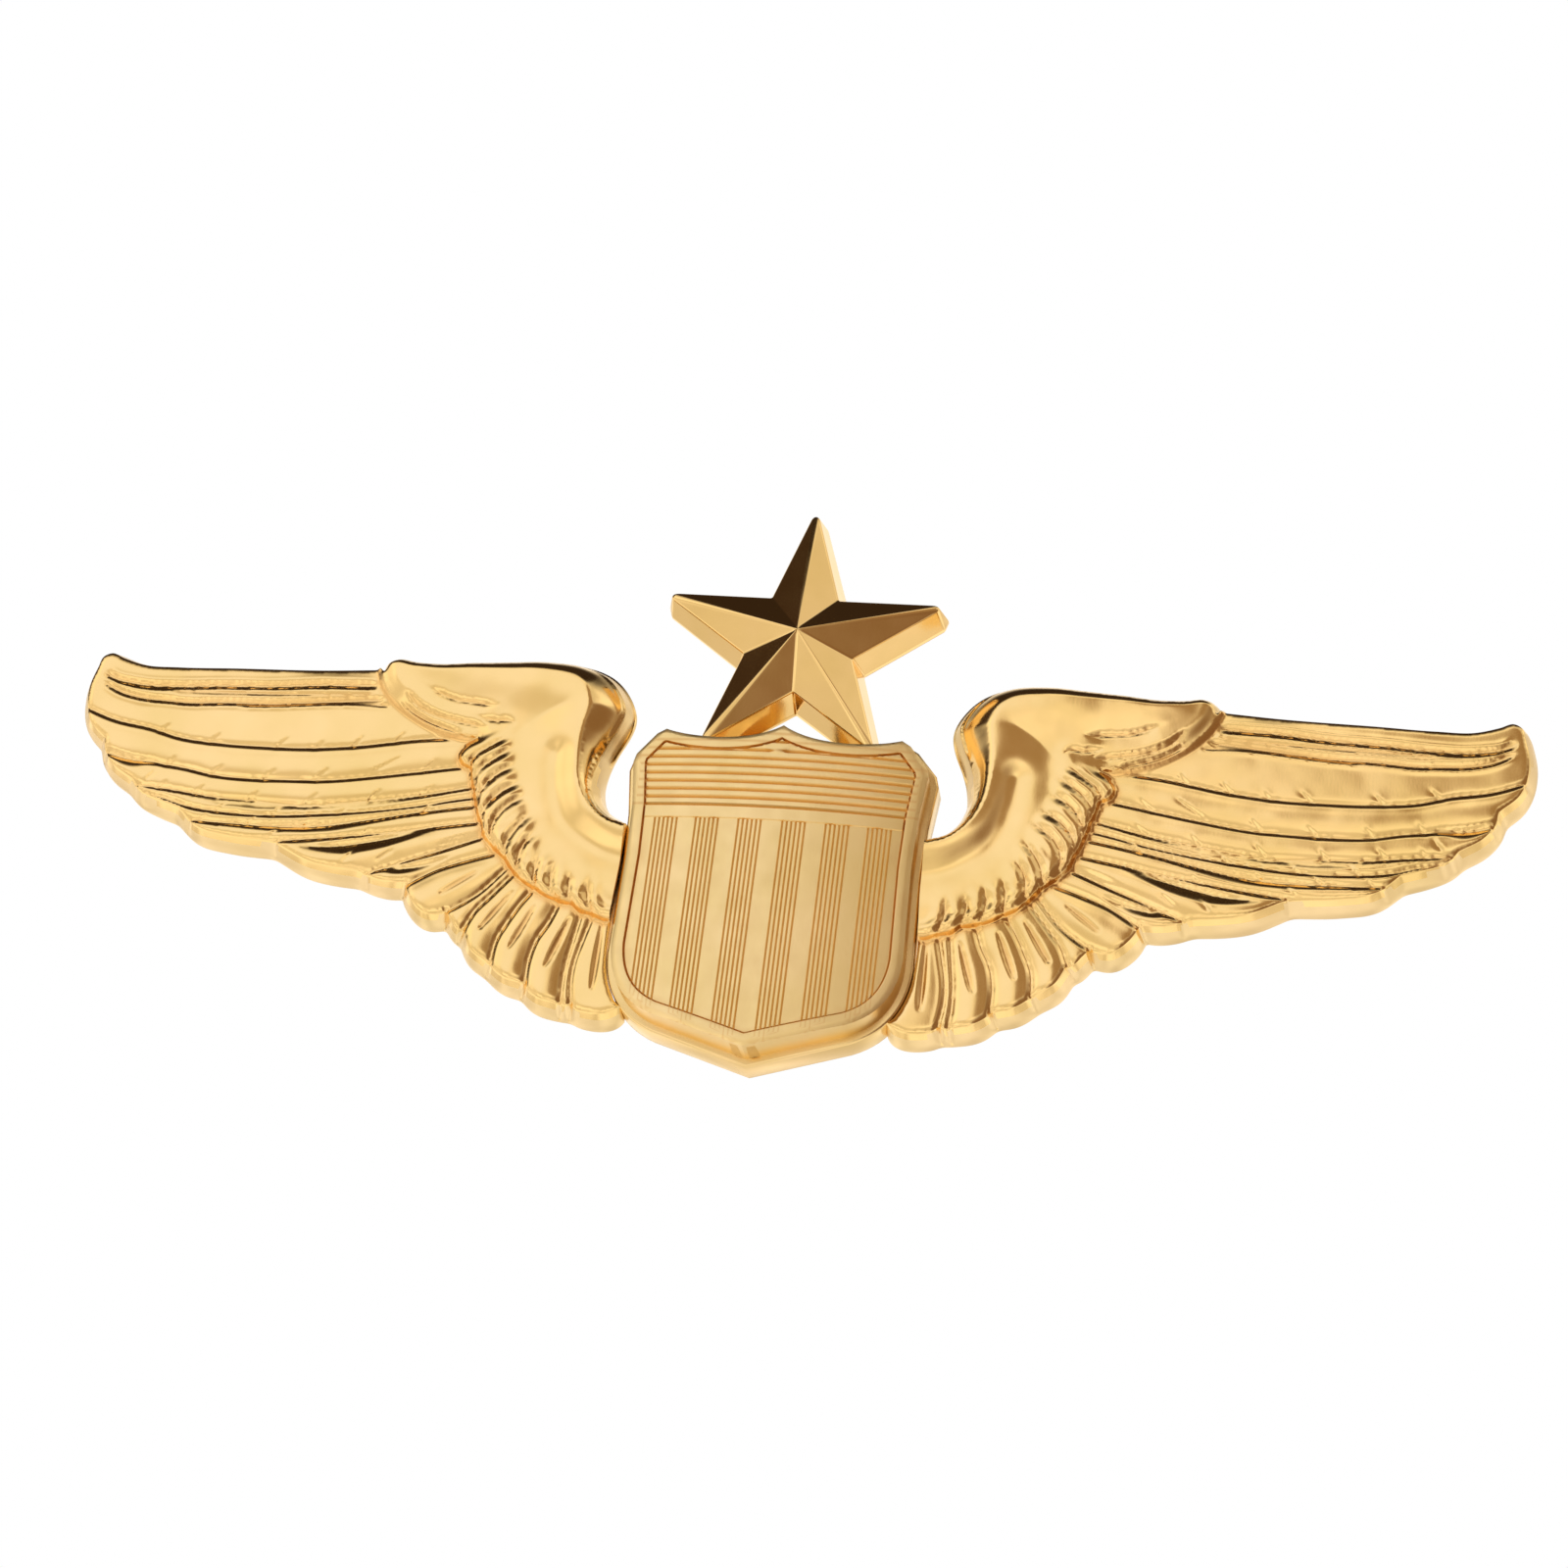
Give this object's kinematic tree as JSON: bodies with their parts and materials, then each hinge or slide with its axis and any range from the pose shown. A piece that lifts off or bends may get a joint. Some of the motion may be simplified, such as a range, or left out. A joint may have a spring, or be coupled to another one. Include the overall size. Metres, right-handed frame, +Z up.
{
  "type": "pilot wings pin",
  "caption": "Gilt pilot wings pin: feathered wings either side of a striped shield with a faceted star above, fastened through cloth by pin posts and butterfly clutches.",
  "frame": {"origin": "centre of the shield's flat back, in the plane of the badge's back", "axes": "+X along the span, to the right as seen from the front; +Y out of the back, along the pin posts; +Z up as worn; the front faces -Y"},
  "size_m": [0.0764, 0.0127, 0.0321],
  "materials": {
    "polished_gilt": "bright polished gold plate on die-struck brass",
    "satin_gilt": "fine satin gold plate",
    "plain_brass": "turned brass with gold flash",
    "clutch_brass": "stamped brass, tumbled bright",
    "spring_brass": "spring-temper brass strip, tumbled bright"
  },
  "bodies": {
    "badge": {"wing_left": "polished_gilt", "wing_right": "polished_gilt", "star": "polished_gilt", "shield_base": "polished_gilt", "shield_face": "satin_gilt", "shield_peg_upper": "plain_brass", "shield_peg_lower": "plain_brass", "post_left": "plain_brass", "post_centre": "plain_brass", "post_right": "plain_brass"},
    "clutch_left": {"cup_left": "clutch_brass", "spring_seat_left": "spring_brass"},
    "wide_ear_left": {"ear_wide_left": "spring_brass"},
    "narrow_ear_left": {"ear_narrow_left": "spring_brass"},
    "clutch_centre": {"cup_centre": "clutch_brass", "spring_seat_centre": "spring_brass"},
    "wide_ear_centre": {"ear_wide_centre": "spring_brass"},
    "narrow_ear_centre": {"ear_narrow_centre": "spring_brass"},
    "clutch_right": {"cup_right": "clutch_brass", "spring_seat_right": "spring_brass"},
    "wide_ear_right": {"ear_wide_right": "spring_brass"},
    "narrow_ear_right": {"ear_narrow_right": "spring_brass"}
  },
  "joints": [
    {"name": "slide_left", "type": "slide", "parent": "badge", "child": "clutch_left", "axis": [0, 1, 0], "range_m": [-0.0016, 0.008]},
    {"name": "pinch_wide_left", "type": "hinge", "parent": "clutch_left", "child": "wide_ear_left", "pos_m": [-0.0243, 0.00285, 0.008], "axis": [0, 0, 1], "range_deg": [0, 12], "stiffness_Nm_per_rad": 0.06},
    {"name": "pinch_narrow_left", "type": "hinge", "parent": "clutch_left", "child": "narrow_ear_left", "pos_m": [-0.0177, 0.00285, 0.008], "axis": [0, 0, -1], "range_deg": [0, 12], "stiffness_Nm_per_rad": 0.06},
    {"name": "slide_centre", "type": "slide", "parent": "badge", "child": "clutch_centre", "axis": [0, 1, 0], "range_m": [-0.0016, 0.008]},
    {"name": "pinch_wide_centre", "type": "hinge", "parent": "clutch_centre", "child": "wide_ear_centre", "pos_m": [-0.0033, 0.00285, 0.00304], "axis": [0, 0, 1], "range_deg": [0, 12], "stiffness_Nm_per_rad": 0.06},
    {"name": "pinch_narrow_centre", "type": "hinge", "parent": "clutch_centre", "child": "narrow_ear_centre", "pos_m": [0.0033, 0.00285, 0.00304], "axis": [0, 0, -1], "range_deg": [0, 12], "stiffness_Nm_per_rad": 0.06},
    {"name": "slide_right", "type": "slide", "parent": "badge", "child": "clutch_right", "axis": [0, 1, 0], "range_m": [-0.0016, 0.008]},
    {"name": "pinch_wide_right", "type": "hinge", "parent": "clutch_right", "child": "wide_ear_right", "pos_m": [0.0177, 0.00285, 0.008], "axis": [0, 0, 1], "range_deg": [0, 12], "stiffness_Nm_per_rad": 0.06},
    {"name": "pinch_narrow_right", "type": "hinge", "parent": "clutch_right", "child": "narrow_ear_right", "pos_m": [0.0243, 0.00285, 0.008], "axis": [0, 0, -1], "range_deg": [0, 12], "stiffness_Nm_per_rad": 0.06}
  ],
  "couplings": [
    {"joint": "pinch_narrow_left", "follows": "pinch_wide_left", "ratio": 1},
    {"joint": "pinch_narrow_centre", "follows": "pinch_wide_centre", "ratio": 1},
    {"joint": "pinch_narrow_right", "follows": "pinch_wide_right", "ratio": 1}
  ]
}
━━━━━━━━
Short exercise:
Search the data above for the word "materials", then gather each line in which it appears.

Response to the task:
Give this object's kinematic tree as JSON: bodies with their parts and materials, then each hinge or slide with its axis and any range from the pose shown. A piece that lifts off or bends may get a joint. Some of the motion may be simplified, such as a range, or left out. A joint may have a spring, or be coupled to another one. Include the overall size. Metres, right-handed frame, +Z up.
  "materials": {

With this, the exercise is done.